Se llama Antonia . Es viuda y sus hijos son independientes. Hablé con ella y nos hicieron una foto. Se la ve ilusionada. Sonríe, descubriendo unos dientes desiguales, productos de una época y de toda una vida en la que se acumularon las circunstancias. Tiene el pelo claro, pero en sus facciones se adivina que nació morena y que ha llegado a la edad en la que, como dice mi cuñado, todas las mujeres somos rubias.

Nació en un pueblo de la baja Extremadura. Allí conoció los números y las letras. Le gustaba aprender y leer los libros que caían en sus manos. Era rápida y espabilada con las cuentas, que no había quien la engañara y por eso su madre siempre la mandaba a los recados en los que había perras de por medio.
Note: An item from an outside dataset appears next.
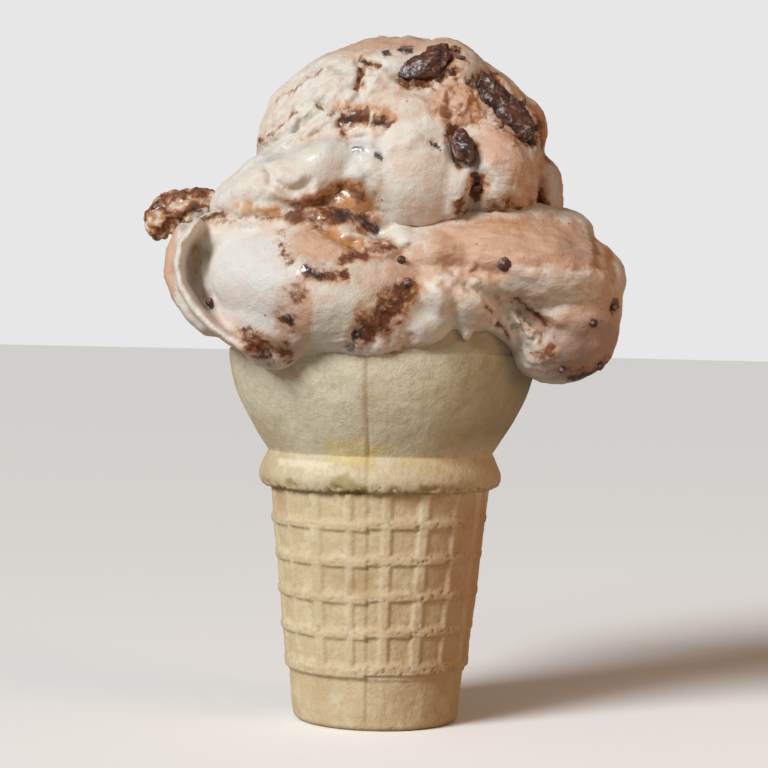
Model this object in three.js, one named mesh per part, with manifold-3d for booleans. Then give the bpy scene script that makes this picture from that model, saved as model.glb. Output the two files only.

Soñaba con ser maestra, pero fue eso, un sueño.

Apenas con doce años hubo de dejar la escuela y ayudar a la familia, primero con los animales y después en una casa, en la capital, sirviendo.

Antonia conoció a su marido. Llegaron los hijos, tres me cuenta. Emigraron y volvieron con lo suficiente para comprar una casa y abrir un bar en el barrio. Antonia llevaba las cuentas.

Ya sola, cerca de los setenta, quiso seguir estudiando. Fue su oportunidad la Universidad de los Mayores. Ahora está feliz.

Es un bonito final. Me gustaría que fuera así, como lo he contado, pero no es cierto.

Es verdad que conozco a una mujer que sonríe en una foto, y que la edad la ha vuelto rubia y que tiene los dientes desiguales y que vino del pueblo, pero no se llama Antonia. Es viuda, pero no todos los hijos se han marchado. La pensión apenas da para mantenerlos. Es verdad que a ella le gustaba la escuela y leer, y que era lista con las cuentas y que no pudo ser maestra. Pero no es cierto que quiera ir a la Universidad para seguir aprendiendo. Dice que ahora no tiene fuerzas.

Quizás otro año. Seguro que otro año comienza a cumplir su sueño.